From the listing below, copy only the lines running from the line that contains "for name, tilt" to the line that contains "if empty is", both included.

Material to process:
---

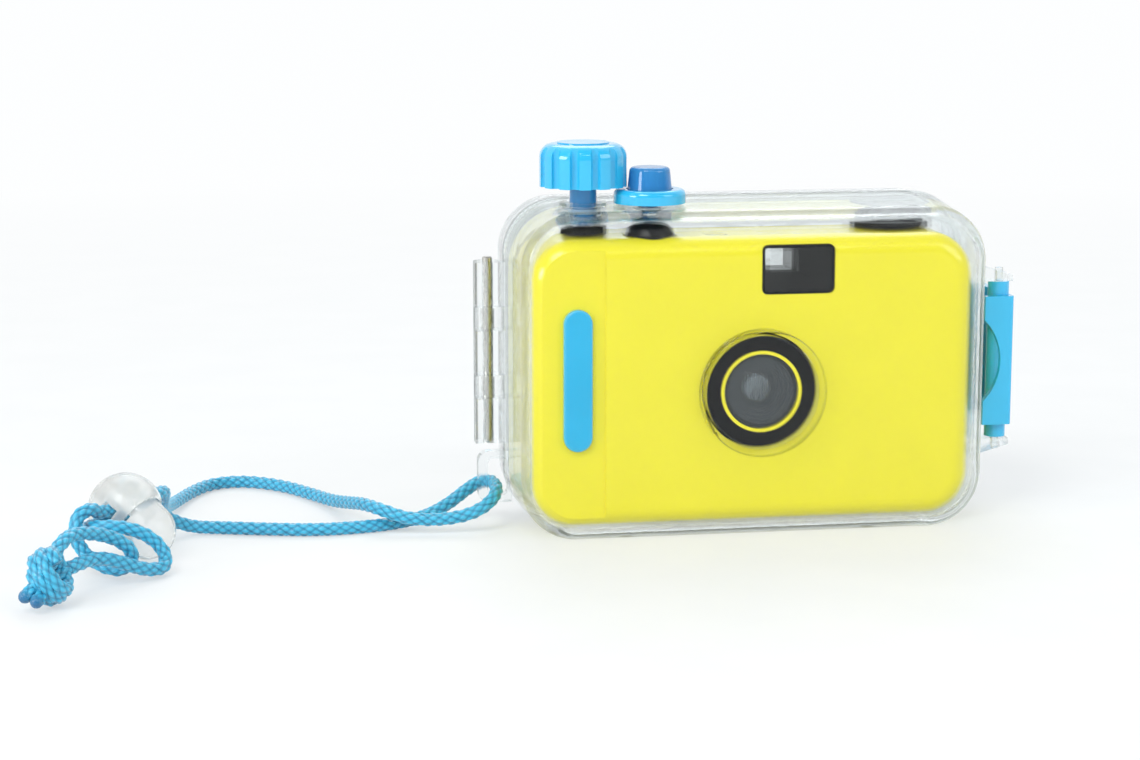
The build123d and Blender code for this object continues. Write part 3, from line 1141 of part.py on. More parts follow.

---

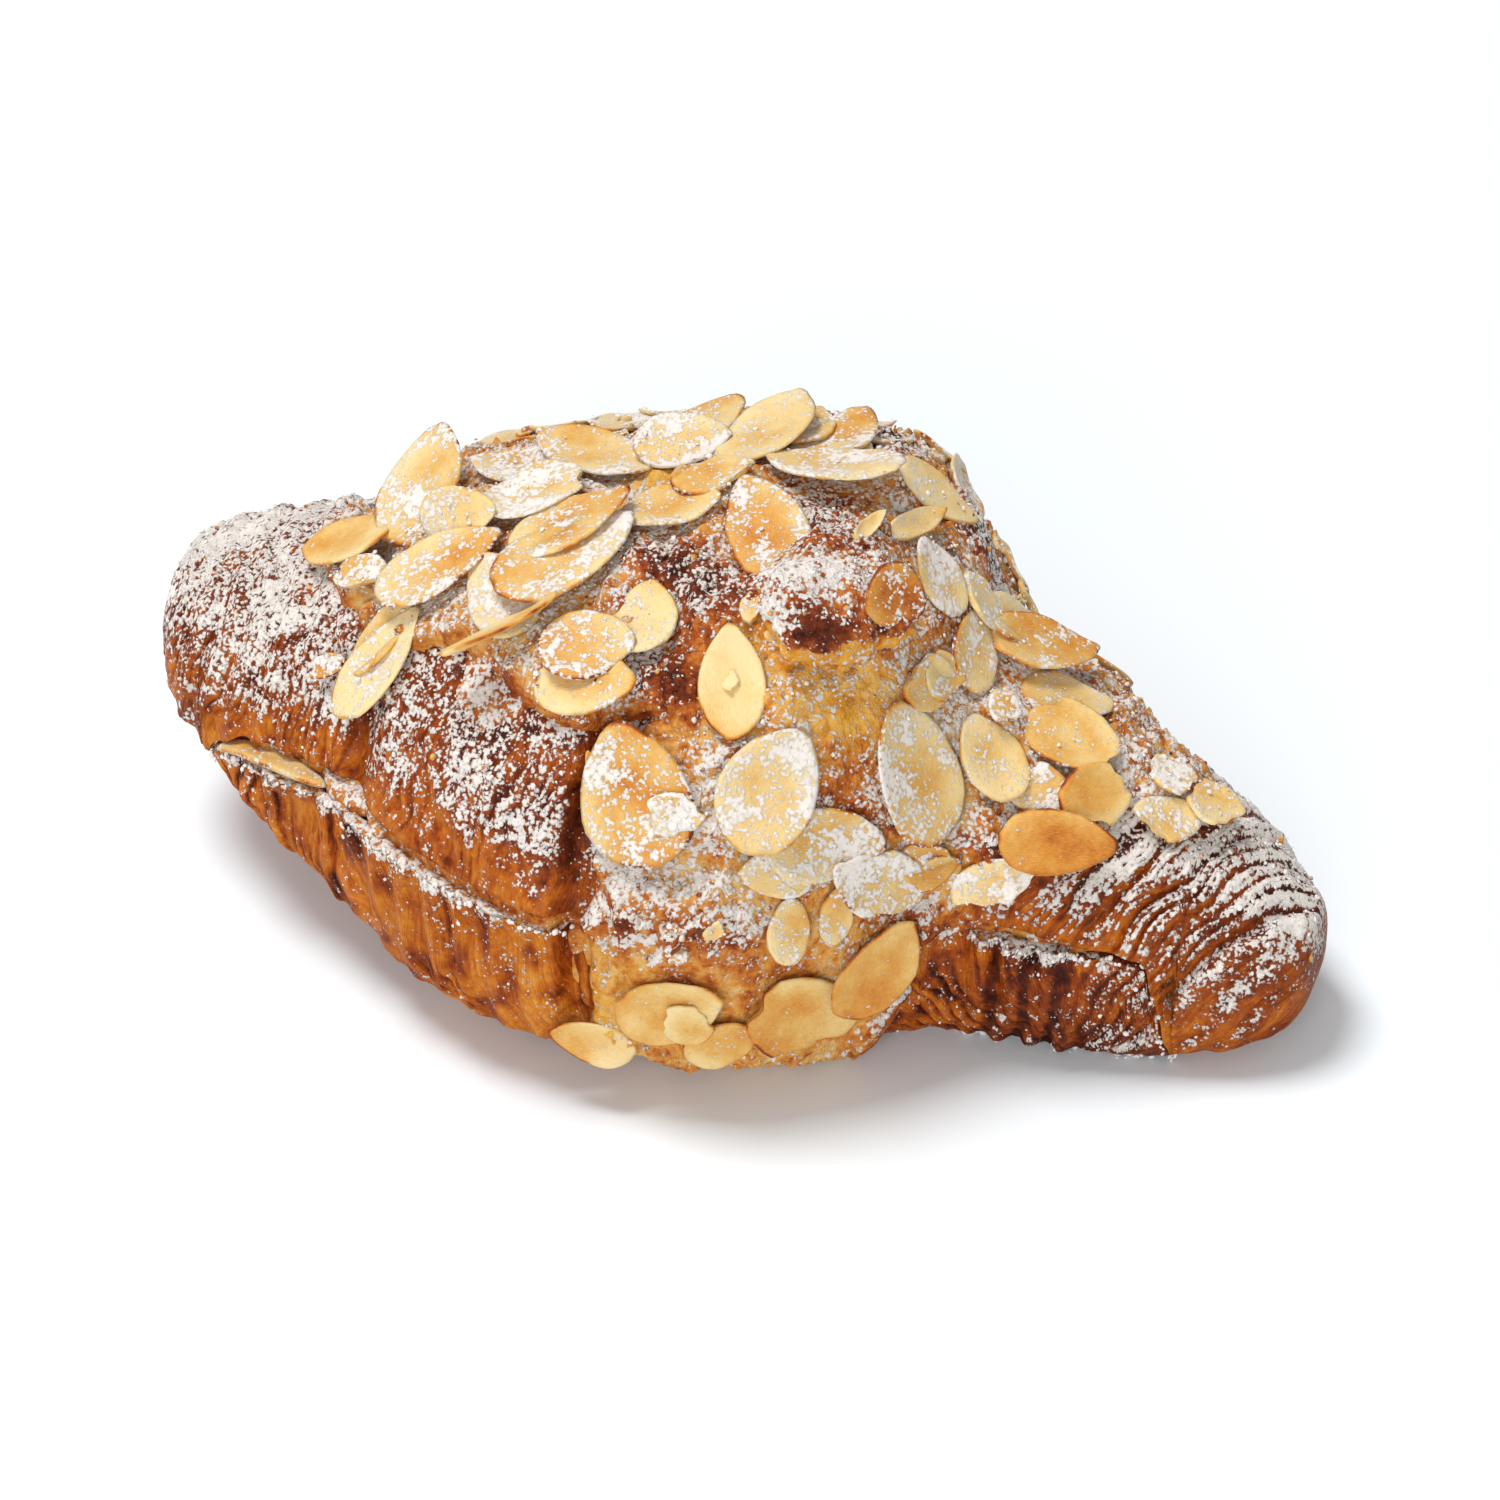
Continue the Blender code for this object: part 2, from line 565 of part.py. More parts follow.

---

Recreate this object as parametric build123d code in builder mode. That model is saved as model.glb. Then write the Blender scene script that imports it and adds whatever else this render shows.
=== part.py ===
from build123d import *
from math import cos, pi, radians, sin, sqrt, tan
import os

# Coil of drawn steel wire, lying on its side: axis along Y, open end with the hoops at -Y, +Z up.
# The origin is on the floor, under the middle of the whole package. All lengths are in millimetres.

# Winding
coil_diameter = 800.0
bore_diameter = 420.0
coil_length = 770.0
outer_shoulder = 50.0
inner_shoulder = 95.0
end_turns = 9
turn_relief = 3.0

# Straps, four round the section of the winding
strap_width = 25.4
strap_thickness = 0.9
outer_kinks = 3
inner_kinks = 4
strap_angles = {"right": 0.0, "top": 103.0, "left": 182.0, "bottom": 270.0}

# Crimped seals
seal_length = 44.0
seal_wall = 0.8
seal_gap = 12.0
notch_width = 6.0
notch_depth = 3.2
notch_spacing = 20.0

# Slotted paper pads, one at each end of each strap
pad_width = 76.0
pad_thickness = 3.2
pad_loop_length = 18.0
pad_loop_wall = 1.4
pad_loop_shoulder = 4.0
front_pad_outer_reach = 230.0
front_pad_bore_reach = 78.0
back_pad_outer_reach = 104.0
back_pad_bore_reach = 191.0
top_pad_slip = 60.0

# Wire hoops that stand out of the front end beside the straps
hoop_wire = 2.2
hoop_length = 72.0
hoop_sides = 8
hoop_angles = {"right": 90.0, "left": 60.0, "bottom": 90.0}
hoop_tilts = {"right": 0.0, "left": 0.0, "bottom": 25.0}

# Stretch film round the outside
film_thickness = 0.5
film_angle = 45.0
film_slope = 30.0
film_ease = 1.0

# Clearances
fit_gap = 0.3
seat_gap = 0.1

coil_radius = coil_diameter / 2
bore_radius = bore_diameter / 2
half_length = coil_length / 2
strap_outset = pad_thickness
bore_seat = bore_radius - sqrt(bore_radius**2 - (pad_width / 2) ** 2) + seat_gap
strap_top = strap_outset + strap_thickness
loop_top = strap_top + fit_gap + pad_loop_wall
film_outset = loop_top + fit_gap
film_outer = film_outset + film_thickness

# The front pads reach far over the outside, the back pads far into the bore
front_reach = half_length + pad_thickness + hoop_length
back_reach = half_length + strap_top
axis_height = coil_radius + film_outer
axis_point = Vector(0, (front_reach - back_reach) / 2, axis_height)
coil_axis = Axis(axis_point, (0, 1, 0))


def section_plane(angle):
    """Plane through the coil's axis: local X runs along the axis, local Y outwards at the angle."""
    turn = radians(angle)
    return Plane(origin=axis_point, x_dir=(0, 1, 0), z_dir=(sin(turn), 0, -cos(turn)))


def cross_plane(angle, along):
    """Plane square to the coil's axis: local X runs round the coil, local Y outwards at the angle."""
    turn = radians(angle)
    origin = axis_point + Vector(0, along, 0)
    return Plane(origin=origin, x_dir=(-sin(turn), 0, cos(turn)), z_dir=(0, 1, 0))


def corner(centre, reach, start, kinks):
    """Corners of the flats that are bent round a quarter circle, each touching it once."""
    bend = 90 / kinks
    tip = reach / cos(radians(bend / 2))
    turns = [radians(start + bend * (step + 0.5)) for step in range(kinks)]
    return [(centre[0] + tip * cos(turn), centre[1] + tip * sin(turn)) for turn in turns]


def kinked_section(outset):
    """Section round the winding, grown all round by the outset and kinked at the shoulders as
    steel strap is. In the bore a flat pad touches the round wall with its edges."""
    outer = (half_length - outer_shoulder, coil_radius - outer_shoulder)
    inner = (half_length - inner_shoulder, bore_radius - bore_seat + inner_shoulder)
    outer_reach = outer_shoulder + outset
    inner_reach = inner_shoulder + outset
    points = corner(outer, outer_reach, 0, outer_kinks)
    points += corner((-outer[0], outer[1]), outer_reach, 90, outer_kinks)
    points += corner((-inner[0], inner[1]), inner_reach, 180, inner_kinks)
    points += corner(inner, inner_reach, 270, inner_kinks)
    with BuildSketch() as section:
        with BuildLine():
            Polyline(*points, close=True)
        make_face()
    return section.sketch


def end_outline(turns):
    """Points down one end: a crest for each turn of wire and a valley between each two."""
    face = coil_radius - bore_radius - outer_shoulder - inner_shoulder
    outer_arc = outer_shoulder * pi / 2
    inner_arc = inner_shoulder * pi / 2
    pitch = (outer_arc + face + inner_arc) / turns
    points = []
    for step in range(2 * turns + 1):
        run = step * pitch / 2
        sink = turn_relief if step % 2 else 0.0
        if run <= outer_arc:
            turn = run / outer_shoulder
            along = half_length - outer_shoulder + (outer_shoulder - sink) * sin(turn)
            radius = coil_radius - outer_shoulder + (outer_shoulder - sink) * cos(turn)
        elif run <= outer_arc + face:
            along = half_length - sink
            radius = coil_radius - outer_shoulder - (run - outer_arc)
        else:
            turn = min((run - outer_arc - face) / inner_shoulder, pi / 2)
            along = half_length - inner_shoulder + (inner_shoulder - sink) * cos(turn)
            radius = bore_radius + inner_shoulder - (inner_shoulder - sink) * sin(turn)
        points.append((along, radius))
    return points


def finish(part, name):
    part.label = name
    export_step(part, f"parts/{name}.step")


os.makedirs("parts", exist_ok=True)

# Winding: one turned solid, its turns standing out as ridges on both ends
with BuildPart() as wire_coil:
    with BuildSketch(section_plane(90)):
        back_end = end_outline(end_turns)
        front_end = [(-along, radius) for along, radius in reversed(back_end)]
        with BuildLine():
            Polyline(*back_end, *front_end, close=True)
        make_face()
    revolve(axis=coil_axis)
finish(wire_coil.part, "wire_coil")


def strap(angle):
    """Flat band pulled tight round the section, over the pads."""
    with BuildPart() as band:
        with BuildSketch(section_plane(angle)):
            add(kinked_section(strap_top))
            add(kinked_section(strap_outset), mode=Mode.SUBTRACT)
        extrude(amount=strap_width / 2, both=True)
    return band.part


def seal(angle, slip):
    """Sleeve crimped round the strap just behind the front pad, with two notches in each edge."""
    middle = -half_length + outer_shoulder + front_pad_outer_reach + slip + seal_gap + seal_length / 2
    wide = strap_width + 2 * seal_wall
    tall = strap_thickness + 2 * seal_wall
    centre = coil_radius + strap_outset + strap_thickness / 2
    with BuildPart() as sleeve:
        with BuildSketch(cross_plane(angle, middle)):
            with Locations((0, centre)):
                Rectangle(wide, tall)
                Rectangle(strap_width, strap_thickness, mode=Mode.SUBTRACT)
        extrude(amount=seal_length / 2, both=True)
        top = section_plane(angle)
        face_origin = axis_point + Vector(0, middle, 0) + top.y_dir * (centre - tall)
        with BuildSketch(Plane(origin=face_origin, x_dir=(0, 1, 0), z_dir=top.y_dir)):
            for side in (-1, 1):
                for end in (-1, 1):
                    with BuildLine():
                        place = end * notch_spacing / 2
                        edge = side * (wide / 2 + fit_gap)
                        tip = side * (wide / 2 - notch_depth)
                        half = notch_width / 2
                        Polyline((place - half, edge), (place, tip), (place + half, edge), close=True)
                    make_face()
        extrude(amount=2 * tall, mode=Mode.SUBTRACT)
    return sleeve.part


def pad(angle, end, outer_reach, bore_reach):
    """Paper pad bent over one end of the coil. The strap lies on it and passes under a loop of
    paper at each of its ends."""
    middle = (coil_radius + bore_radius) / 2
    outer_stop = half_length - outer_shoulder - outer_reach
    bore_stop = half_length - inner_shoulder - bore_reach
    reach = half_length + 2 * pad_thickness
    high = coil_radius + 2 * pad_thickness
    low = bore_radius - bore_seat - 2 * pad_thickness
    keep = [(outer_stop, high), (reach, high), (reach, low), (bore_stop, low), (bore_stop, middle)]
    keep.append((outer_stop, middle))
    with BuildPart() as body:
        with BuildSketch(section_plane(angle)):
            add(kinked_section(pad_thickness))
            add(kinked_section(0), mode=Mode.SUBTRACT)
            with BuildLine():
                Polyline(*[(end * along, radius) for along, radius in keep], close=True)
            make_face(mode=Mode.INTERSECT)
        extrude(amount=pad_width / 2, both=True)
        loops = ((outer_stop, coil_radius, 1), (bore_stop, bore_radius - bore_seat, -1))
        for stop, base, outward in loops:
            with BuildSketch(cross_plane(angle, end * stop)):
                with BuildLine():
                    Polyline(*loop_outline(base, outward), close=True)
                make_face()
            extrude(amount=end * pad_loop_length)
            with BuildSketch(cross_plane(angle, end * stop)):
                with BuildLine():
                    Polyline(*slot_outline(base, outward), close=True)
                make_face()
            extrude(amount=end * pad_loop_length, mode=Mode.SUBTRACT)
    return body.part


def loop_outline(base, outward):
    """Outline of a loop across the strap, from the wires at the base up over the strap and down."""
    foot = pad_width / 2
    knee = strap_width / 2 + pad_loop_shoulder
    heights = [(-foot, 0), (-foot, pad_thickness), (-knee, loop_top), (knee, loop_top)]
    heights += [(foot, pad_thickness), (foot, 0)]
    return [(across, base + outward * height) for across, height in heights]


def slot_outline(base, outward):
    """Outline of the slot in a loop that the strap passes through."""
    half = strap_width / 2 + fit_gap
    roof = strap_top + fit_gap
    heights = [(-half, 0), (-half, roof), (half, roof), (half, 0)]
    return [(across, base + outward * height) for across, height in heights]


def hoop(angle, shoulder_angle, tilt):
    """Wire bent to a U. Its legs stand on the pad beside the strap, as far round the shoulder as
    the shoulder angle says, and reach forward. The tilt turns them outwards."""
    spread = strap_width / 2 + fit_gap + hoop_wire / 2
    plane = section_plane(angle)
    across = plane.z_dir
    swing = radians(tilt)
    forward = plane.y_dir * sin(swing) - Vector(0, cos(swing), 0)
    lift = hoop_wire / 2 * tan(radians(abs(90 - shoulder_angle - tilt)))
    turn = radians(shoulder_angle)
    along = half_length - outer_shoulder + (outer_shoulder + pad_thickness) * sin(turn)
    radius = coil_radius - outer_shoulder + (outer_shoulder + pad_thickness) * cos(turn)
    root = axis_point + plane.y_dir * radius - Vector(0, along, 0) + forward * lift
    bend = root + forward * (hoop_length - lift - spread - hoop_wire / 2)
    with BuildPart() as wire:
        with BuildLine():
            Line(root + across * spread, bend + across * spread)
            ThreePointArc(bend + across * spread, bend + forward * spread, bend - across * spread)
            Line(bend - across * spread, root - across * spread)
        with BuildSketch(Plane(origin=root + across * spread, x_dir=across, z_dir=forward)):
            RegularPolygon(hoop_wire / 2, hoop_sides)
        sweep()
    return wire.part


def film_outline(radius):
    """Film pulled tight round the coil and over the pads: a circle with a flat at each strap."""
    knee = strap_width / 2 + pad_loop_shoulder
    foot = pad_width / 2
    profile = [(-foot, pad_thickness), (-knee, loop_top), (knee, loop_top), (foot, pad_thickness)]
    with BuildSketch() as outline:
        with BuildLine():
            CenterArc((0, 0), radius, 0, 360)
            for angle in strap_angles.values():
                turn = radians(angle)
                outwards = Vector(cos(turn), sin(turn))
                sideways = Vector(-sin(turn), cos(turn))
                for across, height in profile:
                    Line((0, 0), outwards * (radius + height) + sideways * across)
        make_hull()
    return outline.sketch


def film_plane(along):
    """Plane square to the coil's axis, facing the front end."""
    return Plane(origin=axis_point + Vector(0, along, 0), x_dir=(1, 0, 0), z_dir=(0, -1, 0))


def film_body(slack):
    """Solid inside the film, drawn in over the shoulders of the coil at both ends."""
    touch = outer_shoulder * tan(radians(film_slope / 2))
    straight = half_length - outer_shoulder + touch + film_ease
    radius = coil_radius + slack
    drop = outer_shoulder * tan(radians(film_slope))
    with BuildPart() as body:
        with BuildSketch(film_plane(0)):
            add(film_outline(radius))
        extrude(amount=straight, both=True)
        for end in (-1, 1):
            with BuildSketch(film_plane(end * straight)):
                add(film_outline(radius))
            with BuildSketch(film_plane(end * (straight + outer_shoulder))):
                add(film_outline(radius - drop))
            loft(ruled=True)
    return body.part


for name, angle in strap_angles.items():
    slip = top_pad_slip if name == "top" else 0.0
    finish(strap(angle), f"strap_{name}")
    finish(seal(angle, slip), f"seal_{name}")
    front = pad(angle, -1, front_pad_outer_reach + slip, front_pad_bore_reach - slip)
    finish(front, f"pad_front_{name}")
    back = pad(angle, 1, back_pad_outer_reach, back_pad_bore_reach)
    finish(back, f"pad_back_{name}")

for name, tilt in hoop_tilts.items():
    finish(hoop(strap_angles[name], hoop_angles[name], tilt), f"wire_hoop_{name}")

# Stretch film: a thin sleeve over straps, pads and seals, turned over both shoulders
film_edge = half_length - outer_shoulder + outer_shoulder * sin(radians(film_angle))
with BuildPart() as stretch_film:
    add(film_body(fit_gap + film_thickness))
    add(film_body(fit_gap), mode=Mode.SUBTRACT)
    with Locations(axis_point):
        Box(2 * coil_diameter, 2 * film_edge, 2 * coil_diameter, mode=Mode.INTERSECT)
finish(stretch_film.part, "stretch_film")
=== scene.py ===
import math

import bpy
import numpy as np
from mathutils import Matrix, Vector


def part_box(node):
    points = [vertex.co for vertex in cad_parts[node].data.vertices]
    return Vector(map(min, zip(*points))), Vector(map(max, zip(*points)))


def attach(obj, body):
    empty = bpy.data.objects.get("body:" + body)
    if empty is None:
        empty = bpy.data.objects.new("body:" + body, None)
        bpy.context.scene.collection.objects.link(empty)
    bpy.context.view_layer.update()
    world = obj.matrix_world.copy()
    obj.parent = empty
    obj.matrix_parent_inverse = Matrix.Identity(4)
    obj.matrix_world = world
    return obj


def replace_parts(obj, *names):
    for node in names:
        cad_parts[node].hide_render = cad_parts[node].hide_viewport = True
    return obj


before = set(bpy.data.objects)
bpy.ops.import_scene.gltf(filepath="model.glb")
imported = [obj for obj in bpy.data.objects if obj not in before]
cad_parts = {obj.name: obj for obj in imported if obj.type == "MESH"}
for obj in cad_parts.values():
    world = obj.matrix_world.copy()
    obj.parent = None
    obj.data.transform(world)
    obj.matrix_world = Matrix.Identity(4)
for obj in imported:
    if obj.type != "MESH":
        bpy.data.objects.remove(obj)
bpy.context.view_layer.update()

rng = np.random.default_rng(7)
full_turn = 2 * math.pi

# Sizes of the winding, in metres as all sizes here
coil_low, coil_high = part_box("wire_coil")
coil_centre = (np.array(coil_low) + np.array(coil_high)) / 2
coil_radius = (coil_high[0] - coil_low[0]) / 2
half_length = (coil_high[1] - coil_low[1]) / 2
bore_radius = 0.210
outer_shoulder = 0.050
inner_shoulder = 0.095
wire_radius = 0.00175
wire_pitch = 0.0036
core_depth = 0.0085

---

Task response:
for name, tilt in hoop_tilts.items():
    finish(hoop(strap_angles[name], hoop_angles[name], tilt), f"wire_hoop_{name}")

# Stretch film: a thin sleeve over straps, pads and seals, turned over both shoulders
film_edge = half_length - outer_shoulder + outer_shoulder * sin(radians(film_angle))
with BuildPart() as stretch_film:
    add(film_body(fit_gap + film_thickness))
    add(film_body(fit_gap), mode=Mode.SUBTRACT)
    with Locations(axis_point):
        Box(2 * coil_diameter, 2 * film_edge, 2 * coil_diameter, mode=Mode.INTERSECT)
finish(stretch_film.part, "stretch_film")
=== scene.py ===
import math

import bpy
import numpy as np
from mathutils import Matrix, Vector


def part_box(node):
    points = [vertex.co for vertex in cad_parts[node].data.vertices]
    return Vector(map(min, zip(*points))), Vector(map(max, zip(*points)))


def attach(obj, body):
    empty = bpy.data.objects.get("body:" + body)
    if empty is None:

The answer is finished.